Kermit the Blog
points up an intriguing essay about American "self-certainty" and the real message of Christianity. It is a good call to self-re-examination, particularly for people of faith (and even more particularly for Christians)...
When the Bible is viewed primarily as a collection of devotional thoughts, its status as the most devastating work of social criticism in history is forgotten. Once we've taken it off its pedestal long enough to actually read what it says, how does the principality called America interpret the gospel? In an age when many churchgoing Americans appear to view the purposes of the coming kingdom of God and the perceived self-interests of the United States as indistinguishable, what does faithful witness look like?
I recommend the
original essay (which is a longish exerpt from a book called The Gospel of America) to anybody who wrestles with these issues.

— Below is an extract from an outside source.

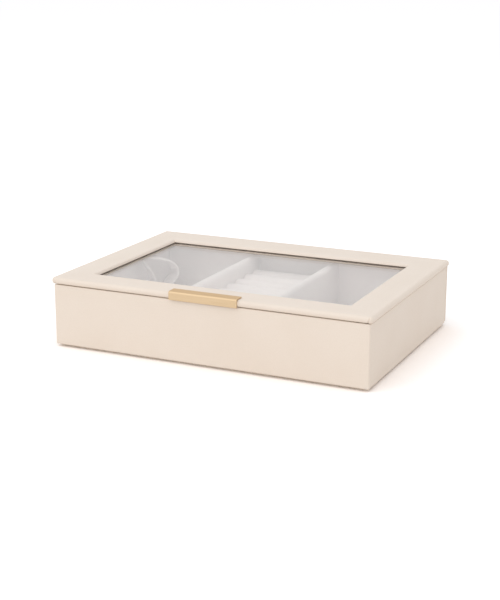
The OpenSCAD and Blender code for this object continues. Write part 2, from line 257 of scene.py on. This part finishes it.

It has a kind of rhetorical earnestness that will probably put off those with no background in the pews, but it's the voice of the liberal church trying to be heard in the storm.
As Karl Barth noted, applying the gospel to our vision of the worlds unfolding before us will involve a yes and a no. Yes to the hope of a new day coming and the watchfulness required to see it. No to the suggestion, sometimes only dimly hinted at even to ourselves, that our own good intentions or pure hearts will hasten its coming or that we are knowers (rather than learners) of the Creator's good purposes.